Brand sentiment in AI answers is how an AI engine characterizes a brand when it appears inside a response — favorable, neutral, or unfavorable. It matters because a citation that frames the brand poorly can be worse than no citation at all.
How sentiment shows up
Sentiment in AI answers is rarely explicit. It surfaces through the words the engine chooses when describing the brand:
- Favorable framing — “well-regarded”, “established”, “leading”, “trusted by [examples]”. Often paired with positive use cases or strong reviews.
- Neutral framing — factual descriptions of what the brand does, with no qualitative language. The default for most brands most of the time.
- Unfavorable framing — “controversial”, “limited”, “criticized for”, paired with specific concerns or comparisons that show the brand losing.
Sentiment is per-query. The same brand can be framed favorably for one query and unfavorably for another, especially when the query primes a comparison.
Where the engine gets sentiment from
Engines synthesize sentiment from the content they retrieve and the patterns in their training data. Inputs include:
- Reviews and rating sites that quantify quality.
- News coverage with explicit positive or negative framing.
- Forum and community discussion where users describe their own experience (see forum monitoring).
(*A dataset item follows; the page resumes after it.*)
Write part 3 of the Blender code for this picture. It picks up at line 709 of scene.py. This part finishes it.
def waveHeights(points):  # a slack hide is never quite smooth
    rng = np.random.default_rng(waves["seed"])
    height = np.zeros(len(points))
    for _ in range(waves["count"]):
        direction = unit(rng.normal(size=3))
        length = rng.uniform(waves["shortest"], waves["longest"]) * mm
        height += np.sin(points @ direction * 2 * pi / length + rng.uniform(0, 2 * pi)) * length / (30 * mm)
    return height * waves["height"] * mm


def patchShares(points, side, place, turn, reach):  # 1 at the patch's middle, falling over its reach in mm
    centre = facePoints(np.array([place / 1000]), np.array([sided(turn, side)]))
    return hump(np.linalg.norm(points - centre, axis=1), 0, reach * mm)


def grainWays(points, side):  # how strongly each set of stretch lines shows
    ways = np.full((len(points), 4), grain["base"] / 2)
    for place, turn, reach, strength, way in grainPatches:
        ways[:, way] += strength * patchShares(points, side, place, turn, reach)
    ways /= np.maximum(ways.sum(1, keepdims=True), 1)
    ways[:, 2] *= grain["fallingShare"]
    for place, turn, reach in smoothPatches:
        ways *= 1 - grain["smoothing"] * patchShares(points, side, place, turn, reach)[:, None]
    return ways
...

- Comparison content on third-party sites that ranks the brand against alternatives.
- The brand’s own content, though weighted lower than third-party sources because of the obvious bias.
A brand with thin third-party coverage is hostage to whatever third-party content does exist. A single critical review on an authoritative site can color sentiment across many queries.
Measuring sentiment
In the audit, code each response on a three- or five-point scale:
- 5: Strongly favorable, with specific praise.
- 4: Favorable.
- 3: Neutral.
- 2: Unfavorable.
- 1: Strongly unfavorable, with specific criticism.
Track the average and the distribution. A brand averaging 3.4 across 100 queries with most clustered at 3–4 is in a different position from one averaging 3.4 with a bimodal split between 1s and 5s.
Improving sentiment
Sentiment is slower to move than citation presence because it’s downstream of the entire information ecosystem.
The fastest legitimate moves:
- Address specific recurring criticisms in clear, public-facing content. The page that addresses the critique often gets cited, replacing or balancing the negative source.
- Earn favorable third-party coverage on outlets the engine cites. Awards, expert reviews, customer case studies on credible publications.
- Encourage user-generated content on platforms the engine retrieves from (review sites, forums, community discussions).
- Correct factual errors in cited sources. Wikipedia errors, outdated stats on industry sites, incorrect product descriptions on aggregators.
The slower work is reputation management at the source-content level — the kind of PR and customer experience work that shifts what people write about the brand in general and supports brand authority signals.
What does not work
- Asking the engine to update its view directly. Engines don’t take publisher input on sentiment.
- Saturating the brand’s own site with positive language. Engines weight brand-owned content lower for sentiment specifically.
- Generating fake reviews. Detection is reliable and the penalty is steep.
Implementation example
AwesomeShoes Co. notices that AI answers describe its products as “durable but uncomfortable” on warehouse-shift queries. The brand strategist needs to improve sentiment without forcing promotional language into brand-owned pages.
Implementation discussion: support and product teams identify recurring comfort complaints, content owners publish evidence-backed fit guidance that addresses those concerns, and PR secures third-party reviews focused on updated product improvements. The analyst tracks sentiment score distribution by query cluster to confirm whether framing moves from unfavorable to neutral/favorable over time.